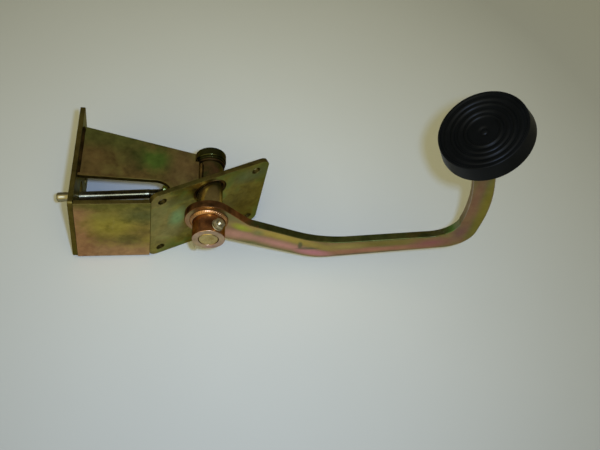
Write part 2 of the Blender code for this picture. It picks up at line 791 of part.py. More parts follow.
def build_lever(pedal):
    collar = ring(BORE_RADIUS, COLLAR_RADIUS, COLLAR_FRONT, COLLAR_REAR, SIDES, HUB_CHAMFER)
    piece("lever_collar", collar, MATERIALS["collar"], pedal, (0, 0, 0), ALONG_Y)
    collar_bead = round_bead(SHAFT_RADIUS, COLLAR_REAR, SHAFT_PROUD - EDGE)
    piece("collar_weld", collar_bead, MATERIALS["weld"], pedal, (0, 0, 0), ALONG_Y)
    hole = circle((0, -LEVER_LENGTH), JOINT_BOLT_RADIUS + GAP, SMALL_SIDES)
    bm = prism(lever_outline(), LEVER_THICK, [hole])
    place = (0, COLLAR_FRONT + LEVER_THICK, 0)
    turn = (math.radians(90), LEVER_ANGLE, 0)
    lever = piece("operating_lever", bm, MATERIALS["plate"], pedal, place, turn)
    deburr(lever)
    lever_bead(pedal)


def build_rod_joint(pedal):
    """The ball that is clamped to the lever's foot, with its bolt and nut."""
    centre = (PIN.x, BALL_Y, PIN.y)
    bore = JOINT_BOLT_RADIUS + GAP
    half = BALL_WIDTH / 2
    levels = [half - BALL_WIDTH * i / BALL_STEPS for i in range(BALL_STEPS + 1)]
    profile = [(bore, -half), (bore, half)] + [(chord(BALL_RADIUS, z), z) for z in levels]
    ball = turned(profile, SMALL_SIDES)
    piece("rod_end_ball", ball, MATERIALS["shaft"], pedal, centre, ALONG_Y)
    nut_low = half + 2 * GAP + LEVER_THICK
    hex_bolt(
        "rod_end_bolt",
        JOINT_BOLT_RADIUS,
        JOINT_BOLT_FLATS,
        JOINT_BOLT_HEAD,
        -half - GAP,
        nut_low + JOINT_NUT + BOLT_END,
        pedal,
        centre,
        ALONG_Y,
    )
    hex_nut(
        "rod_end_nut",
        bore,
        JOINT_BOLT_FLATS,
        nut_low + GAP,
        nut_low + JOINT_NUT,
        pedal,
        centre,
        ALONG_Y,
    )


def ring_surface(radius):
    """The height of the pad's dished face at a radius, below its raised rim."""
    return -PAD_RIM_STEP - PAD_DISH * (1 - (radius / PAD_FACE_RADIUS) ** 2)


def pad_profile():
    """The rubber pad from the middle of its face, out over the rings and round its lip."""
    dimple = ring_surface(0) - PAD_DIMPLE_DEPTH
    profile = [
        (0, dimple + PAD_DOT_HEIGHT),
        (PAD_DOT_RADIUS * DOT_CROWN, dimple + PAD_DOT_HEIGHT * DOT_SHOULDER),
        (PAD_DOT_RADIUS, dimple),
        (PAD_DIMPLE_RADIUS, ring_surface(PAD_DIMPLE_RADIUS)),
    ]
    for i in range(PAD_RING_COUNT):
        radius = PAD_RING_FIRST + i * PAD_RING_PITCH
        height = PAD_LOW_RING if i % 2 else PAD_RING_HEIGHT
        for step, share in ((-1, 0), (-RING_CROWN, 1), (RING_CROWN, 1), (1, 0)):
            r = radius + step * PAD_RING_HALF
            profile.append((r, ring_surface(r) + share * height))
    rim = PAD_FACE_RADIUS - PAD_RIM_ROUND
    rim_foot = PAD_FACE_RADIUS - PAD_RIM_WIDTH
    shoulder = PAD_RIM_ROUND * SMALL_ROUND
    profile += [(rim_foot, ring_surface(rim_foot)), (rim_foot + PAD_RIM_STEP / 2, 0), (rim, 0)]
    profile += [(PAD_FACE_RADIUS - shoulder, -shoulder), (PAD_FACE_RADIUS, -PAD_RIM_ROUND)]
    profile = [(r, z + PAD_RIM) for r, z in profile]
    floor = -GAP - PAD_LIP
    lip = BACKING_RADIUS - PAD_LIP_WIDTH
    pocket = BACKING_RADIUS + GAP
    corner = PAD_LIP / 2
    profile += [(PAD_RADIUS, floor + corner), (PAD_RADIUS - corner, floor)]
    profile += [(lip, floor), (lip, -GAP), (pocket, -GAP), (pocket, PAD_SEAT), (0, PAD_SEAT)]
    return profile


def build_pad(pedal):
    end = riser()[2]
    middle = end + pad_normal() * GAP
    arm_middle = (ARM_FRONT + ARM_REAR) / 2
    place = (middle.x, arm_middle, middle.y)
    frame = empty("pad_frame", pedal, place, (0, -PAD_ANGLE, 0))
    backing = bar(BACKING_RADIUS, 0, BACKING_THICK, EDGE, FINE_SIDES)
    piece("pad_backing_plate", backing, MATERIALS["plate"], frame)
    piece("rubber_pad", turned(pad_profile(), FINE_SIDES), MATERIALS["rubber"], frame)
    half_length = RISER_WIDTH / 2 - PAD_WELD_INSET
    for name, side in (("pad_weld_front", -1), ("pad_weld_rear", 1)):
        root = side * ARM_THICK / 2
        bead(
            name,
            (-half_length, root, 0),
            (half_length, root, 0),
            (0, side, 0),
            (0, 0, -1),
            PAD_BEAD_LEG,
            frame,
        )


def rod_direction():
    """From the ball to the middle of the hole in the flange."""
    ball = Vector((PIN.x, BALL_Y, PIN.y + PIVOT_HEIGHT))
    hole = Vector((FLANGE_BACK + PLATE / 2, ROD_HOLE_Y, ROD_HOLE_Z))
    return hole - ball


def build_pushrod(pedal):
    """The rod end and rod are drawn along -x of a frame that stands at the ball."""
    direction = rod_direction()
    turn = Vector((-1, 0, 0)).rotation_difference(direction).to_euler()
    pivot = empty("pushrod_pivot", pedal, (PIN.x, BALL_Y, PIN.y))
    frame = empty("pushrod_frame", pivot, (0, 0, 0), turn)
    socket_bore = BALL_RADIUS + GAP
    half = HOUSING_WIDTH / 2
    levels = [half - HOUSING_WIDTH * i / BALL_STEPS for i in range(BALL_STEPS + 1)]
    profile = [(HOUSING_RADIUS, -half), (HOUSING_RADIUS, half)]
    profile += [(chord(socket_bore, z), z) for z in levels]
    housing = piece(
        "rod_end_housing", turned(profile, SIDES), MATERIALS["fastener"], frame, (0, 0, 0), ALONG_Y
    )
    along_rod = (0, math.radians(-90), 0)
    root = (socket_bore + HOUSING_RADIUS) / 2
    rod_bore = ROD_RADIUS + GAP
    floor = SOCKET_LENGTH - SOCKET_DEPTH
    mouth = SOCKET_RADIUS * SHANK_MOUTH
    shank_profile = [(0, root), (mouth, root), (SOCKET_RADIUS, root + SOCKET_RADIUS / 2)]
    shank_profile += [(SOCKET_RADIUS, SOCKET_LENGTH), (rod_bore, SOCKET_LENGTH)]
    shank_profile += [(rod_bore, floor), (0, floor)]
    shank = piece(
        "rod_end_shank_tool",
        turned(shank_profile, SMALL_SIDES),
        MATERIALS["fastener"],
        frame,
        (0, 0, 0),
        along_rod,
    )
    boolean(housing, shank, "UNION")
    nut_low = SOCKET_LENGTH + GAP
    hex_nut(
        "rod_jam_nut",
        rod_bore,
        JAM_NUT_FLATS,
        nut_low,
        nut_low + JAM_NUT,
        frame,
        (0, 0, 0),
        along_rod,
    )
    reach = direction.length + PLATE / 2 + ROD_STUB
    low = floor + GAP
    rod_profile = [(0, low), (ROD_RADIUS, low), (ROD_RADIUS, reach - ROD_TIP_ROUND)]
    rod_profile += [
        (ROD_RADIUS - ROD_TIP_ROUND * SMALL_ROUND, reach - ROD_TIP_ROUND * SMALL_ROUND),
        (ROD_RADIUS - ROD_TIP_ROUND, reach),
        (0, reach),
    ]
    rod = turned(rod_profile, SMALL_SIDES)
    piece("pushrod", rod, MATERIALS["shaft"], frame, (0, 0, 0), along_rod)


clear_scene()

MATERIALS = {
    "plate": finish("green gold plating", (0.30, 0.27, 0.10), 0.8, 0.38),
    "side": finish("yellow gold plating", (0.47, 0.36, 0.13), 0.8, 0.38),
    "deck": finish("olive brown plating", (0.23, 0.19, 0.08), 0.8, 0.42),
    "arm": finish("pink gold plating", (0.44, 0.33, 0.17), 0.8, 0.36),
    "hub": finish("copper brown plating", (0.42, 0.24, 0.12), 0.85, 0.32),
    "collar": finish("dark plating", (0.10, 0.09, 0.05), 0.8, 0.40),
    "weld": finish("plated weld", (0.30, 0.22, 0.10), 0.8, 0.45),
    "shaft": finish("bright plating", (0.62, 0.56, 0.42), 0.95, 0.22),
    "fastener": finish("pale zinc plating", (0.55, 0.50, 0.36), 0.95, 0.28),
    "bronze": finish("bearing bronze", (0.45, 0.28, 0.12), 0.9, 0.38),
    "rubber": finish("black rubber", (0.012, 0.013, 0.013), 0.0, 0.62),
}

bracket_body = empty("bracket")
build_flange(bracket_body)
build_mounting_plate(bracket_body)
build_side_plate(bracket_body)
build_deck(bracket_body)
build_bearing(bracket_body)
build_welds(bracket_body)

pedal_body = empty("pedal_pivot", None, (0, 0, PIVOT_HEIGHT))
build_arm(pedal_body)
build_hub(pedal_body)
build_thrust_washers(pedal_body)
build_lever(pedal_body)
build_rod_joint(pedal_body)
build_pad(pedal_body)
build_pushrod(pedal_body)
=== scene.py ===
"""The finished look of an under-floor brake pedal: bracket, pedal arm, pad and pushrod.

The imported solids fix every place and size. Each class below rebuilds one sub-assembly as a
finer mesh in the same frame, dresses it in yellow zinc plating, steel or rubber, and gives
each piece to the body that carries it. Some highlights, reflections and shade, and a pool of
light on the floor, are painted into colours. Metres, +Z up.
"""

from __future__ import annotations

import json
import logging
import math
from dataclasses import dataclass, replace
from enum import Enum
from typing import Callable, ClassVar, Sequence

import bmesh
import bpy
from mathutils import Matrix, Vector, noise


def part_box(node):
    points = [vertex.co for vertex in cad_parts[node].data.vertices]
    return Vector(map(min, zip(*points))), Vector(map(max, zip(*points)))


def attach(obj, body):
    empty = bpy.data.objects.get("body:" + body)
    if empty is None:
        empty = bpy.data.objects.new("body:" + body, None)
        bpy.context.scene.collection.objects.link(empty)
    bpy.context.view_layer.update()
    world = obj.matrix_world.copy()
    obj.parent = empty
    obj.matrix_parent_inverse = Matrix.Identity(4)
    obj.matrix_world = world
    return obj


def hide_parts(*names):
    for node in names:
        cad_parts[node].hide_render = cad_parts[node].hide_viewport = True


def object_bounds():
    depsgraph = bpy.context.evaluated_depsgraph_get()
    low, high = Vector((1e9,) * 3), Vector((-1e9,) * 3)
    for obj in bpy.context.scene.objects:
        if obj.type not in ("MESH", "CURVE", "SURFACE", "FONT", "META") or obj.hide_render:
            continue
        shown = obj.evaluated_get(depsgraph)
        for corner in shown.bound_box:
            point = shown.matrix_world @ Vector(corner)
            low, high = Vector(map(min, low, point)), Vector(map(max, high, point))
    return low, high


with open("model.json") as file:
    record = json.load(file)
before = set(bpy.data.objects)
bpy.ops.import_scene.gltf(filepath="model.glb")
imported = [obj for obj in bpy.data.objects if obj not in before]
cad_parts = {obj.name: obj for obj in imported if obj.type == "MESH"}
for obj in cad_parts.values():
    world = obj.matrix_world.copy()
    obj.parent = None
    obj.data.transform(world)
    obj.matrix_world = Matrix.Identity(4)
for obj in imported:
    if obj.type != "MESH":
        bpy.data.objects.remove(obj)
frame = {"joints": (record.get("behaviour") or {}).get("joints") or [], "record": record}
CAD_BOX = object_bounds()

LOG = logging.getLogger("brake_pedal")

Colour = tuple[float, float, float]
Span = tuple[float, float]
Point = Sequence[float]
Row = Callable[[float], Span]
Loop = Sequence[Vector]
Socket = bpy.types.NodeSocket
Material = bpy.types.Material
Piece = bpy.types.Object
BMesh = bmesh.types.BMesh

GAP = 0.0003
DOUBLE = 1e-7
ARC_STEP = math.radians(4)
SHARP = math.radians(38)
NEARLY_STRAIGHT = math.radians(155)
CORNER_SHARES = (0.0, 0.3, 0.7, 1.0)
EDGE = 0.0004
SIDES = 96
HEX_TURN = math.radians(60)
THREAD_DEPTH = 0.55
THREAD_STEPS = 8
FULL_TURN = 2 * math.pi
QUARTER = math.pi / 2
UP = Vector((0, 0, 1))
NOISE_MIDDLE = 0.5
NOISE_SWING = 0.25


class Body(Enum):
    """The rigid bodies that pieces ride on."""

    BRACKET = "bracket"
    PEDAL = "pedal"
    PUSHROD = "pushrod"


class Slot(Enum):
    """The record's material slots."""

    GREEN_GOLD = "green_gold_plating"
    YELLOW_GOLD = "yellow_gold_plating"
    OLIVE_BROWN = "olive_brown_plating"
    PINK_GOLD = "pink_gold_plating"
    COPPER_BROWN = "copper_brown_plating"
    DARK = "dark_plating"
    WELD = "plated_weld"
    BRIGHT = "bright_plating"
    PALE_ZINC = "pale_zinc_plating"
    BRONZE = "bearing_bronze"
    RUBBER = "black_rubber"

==

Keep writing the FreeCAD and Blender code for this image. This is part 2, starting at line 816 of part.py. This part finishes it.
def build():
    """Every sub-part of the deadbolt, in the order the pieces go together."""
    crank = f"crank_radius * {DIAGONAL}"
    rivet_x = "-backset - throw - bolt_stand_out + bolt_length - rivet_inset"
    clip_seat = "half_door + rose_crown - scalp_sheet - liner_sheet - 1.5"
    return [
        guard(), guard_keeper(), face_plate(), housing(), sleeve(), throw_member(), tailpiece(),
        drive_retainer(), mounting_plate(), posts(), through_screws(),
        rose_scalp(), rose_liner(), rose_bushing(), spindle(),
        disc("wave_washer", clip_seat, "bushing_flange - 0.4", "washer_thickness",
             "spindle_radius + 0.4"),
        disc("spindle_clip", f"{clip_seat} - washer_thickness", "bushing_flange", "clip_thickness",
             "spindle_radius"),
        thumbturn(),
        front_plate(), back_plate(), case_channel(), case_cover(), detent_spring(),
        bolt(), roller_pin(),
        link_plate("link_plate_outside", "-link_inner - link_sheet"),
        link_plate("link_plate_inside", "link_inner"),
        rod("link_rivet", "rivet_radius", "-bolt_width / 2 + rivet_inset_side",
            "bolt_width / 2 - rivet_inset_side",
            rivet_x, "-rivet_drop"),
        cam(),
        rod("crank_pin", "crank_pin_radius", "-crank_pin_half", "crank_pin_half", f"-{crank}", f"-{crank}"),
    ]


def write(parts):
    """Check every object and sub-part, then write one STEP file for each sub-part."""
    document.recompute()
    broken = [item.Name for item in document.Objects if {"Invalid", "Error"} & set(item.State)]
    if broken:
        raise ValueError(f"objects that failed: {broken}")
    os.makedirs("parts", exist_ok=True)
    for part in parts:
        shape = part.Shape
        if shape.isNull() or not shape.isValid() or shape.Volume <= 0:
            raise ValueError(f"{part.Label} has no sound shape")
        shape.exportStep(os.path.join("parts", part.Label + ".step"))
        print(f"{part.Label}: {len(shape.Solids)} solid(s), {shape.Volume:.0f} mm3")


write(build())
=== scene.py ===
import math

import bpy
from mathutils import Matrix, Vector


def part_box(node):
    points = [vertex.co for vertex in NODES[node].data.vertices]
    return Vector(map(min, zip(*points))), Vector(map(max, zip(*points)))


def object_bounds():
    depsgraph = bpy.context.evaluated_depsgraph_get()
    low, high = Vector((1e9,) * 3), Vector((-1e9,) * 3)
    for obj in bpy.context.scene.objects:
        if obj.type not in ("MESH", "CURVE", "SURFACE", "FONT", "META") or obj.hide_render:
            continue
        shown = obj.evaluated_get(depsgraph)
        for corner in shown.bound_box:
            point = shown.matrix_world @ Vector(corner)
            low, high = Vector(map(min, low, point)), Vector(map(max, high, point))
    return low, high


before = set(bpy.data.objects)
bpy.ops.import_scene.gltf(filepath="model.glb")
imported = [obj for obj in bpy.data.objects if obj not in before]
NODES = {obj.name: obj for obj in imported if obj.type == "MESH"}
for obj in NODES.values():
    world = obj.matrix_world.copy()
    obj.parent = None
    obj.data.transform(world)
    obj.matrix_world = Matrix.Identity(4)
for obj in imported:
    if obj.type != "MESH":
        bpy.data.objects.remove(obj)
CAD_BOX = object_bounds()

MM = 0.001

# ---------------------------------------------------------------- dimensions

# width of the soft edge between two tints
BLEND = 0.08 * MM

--

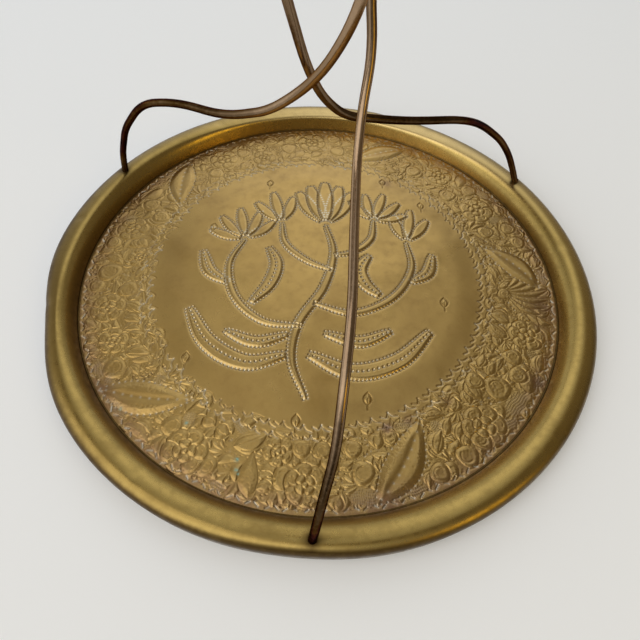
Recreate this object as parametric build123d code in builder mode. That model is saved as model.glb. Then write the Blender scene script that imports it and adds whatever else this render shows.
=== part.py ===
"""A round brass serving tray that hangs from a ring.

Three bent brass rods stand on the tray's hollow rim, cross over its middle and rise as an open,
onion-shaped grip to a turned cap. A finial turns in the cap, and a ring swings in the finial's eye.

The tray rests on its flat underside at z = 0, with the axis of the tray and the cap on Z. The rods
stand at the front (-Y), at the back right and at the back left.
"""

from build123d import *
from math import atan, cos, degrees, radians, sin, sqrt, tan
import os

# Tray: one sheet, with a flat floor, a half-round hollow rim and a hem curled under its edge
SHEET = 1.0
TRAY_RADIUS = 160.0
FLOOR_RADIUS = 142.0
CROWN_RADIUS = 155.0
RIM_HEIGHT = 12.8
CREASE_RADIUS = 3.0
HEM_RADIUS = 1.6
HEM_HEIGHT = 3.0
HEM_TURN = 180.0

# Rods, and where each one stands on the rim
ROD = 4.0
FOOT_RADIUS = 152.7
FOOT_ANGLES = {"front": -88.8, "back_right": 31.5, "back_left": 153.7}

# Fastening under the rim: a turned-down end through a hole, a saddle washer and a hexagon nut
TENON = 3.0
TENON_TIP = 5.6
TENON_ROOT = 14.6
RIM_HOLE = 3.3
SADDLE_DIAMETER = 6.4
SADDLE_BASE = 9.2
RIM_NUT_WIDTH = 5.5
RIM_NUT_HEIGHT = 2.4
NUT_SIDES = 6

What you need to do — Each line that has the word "this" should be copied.

Answer in full —
Write part 2 of the Blender code for this picture. It picks up at line 791 of part.py. More parts follow.
Keep writing the FreeCAD and Blender code for this image. This is part 2, starting at line 816 of part.py. This part finishes it.
Recreate this object as parametric build123d code in builder mode. That model is saved as model.glb. Then write the Blender scene script that imports it and adds whatever else this render shows.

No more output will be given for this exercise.